Posted: September 3, 2013 |   Comments



(http://thehill.com) Environmental and animal welfare groups have filed a lawsuit against the Obama administration for dropping a rule in 2012 that would have let the Environmental Protection Agency collect information about industrial livestock farms.

"The animal agriculture industry has benefited from EPA's lack of information for decades, and has successfully opposed efforts to increase transparency," Jonathon Lovvorn, a senior vice president at the Humane Society, one of several groups alleging that the administration's choice to ignore this rule lacked legal basis, said in a statement this week."This certainly is not good for animals, humans or the environment; it is only good for massive industrialized farms."

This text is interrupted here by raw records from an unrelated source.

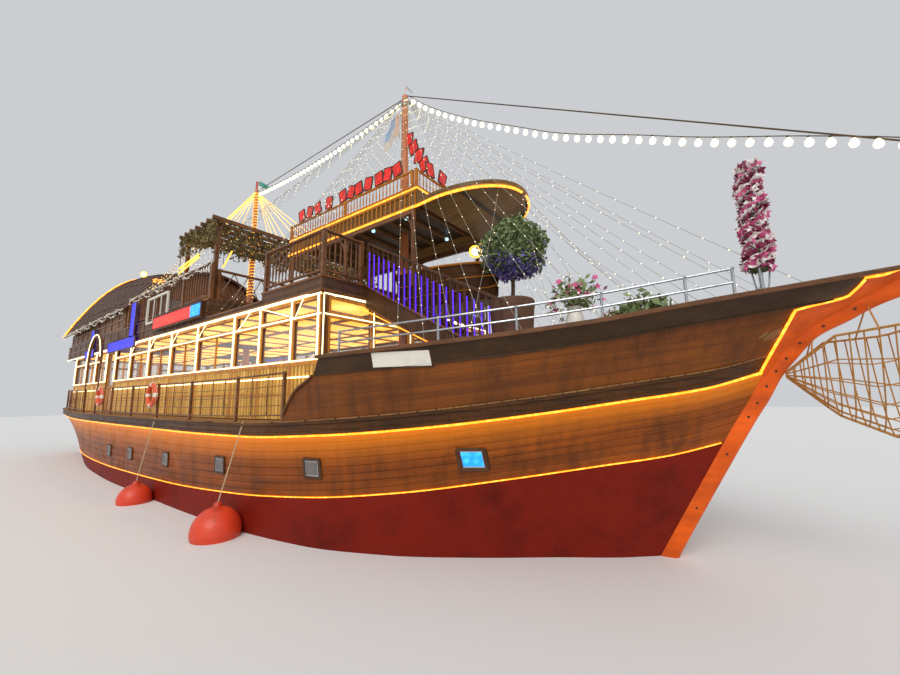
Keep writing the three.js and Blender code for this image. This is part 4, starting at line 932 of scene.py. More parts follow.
def balustrade(piece, points, height, pitch, post=0.09, stick=1.0, rods_at=(), rail=0.095):
    """Posts at the points, handrail, foot rail and turned balusters; rods_at adds thin rails at
    those heights."""
    p = asarray(points, float)
    ends = pairs(p[:-1], p[1:])
    piece.add(sweep(ends + UP * (height - rail * 0.32), rounded(rail, rail * 0.63, 0.3)))
    piece.add(sweep(ends + UP * 0.12, rounded(rail * 0.63, rail * 0.53)))
    piece.add(turned(p, array(POST) * [post * 0.7071, 1], 4, height + 0.02, pi / 4))
    profile = array(BALUSTER) * [stick, 1]
    piece.add(turned(between(p, pitch) + UP * 0.12, profile, 6, height - 0.17))
    for h in rods_at:
        piece.add(rods(ends + UP * h, 0.009, 5))
    return piece


def dress(names, finish):
    """Gives nodes of the frame a finish."""
    for name in names:
        NODES[name].data.materials.clear()
        NODES[name].data.materials.append(finish)


deck_line = linspace(0, 1, 400)
deck_line_x = hull_x(deck_line, deck_z(deck_line))


def deck_half(x):
    """Half breadth of the main deck at x."""
    return interp(-asarray(x, float), -deck_line_x, at(deck_line, WALE))


def deck_top(x):
    """Height of the main deck at x."""
    return interp(-asarray(x, float), -deck_line_x, deck_z(deck_line))


# %% Walkway rails with the boarding arch
ARCH_MID, ARCH_R, ARCH_SPRING, RAIL_INSET = -6.22, 1.02, 4.62, 0.06
RUNS = {"fore": [8.65, 6.9, 4.5, 2.1, -0.3, -2.7, -5.1], "aft": [-7.3, -9.7, -12.0, -13.9]}
for side, sign in SIDES:
    for part, xs in RUNS.items():
        xs = array(xs)
        run = places(xs, sign * (deck_half(xs) - RAIL_INSET), deck_top(xs))
        if part == "aft":
            run = vstack([run, [[xs[-1], sign * 0.06, run[-1, 2]]]])
        rail = balustrade(Piece(), run, 1.0, 0.6, 0.06, 0.7, (0.32, 0.52, 0.72), 0.06)
        if part == "aft":
            a, foot = linspace(0, pi, 33), deck_top(ARCH_MID)
            arc = places(np.r_[ARCH_MID + ARCH_R, ARCH_MID + ARCH_R * cos(a), ARCH_MID - ARCH_R],
                sign * (deck_half(ARCH_MID) - RAIL_INSET),
                np.r_[foot, ARCH_SPRING + ARCH_R * sin(a), foot])
            rail.add(sweep(arc, rounded(0.09, 0.1, 0.25)))
        name = f"walkway_rail_{side}_{part}"
        rail.make(name + "_joinery", rail_wood, "pale_wood", name)
    arch_lit = Piece().add(rods(arc[1:-1] + [0, sign * 0.055, 0], 0.014))
    arch_lit.make(f"arch_lights_{side}", white_light)

# %% [markdown]
# ## Salon
# The walls of the frame have their window holes. Real joinery stands proud of the wall: a frame
# round every light, pilasters at the posts, upright boards below the sill and mouldings that run
# through. Glass sits in the holes, and lit strips trace posts, sill, transom and head.

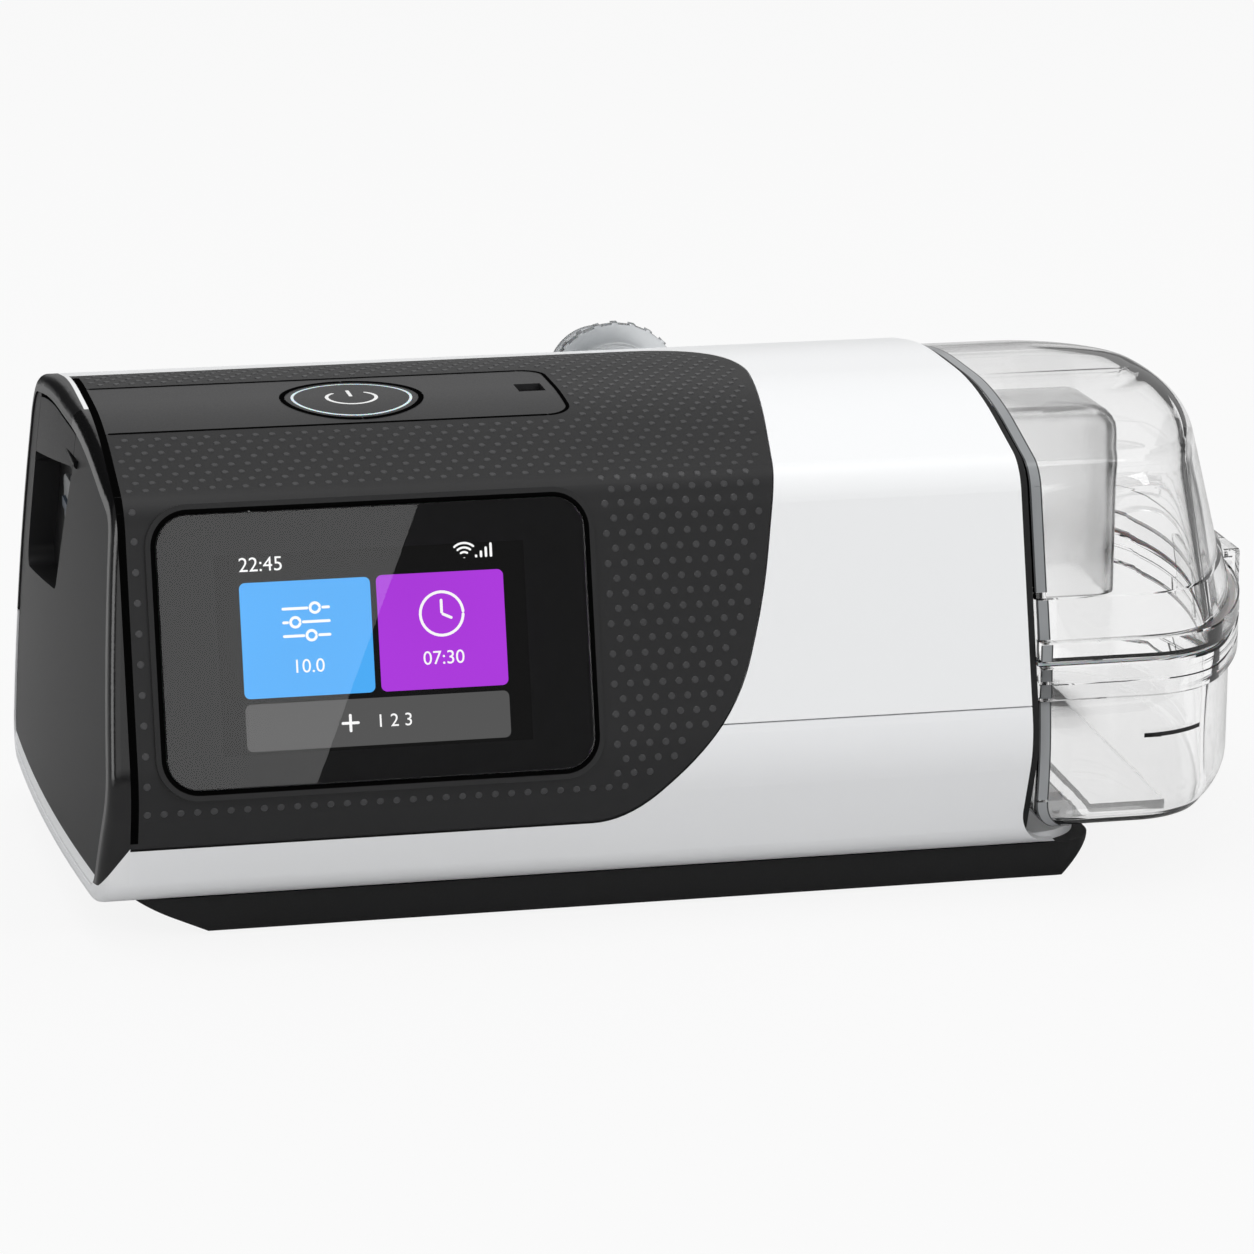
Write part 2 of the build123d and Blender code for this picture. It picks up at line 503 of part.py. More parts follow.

The rule, initially proposed in 2011, would have given the EPA the ability to collect information about industrial livestock farm's addresses and size and the number of animals kept at the facilities.

The groups suing the EPA say that many of those facilities, which often house animals in packed conditions, can discharge pollutants like hormones, metals and antibiotics into the water.

Livestock groups feared that the rule constituted a regulatory overreach and would have provided opportunities for farmers to be harassed and attacked by activists. The EPA withdrew the rule last summer and has since stated that it would gather such information from state and other federal agencies.

However, that information is insufficient to ensure that both animals and the public are adequately protected. "The data from the states is inconsistent, incomplete and, ultimately, will not allow the agency to finally begin the process of properly regulating these highly polluting facilities," said Wenonah Hauter, the executive director of Food & Water Watch, which is also taking part in the lawsuit.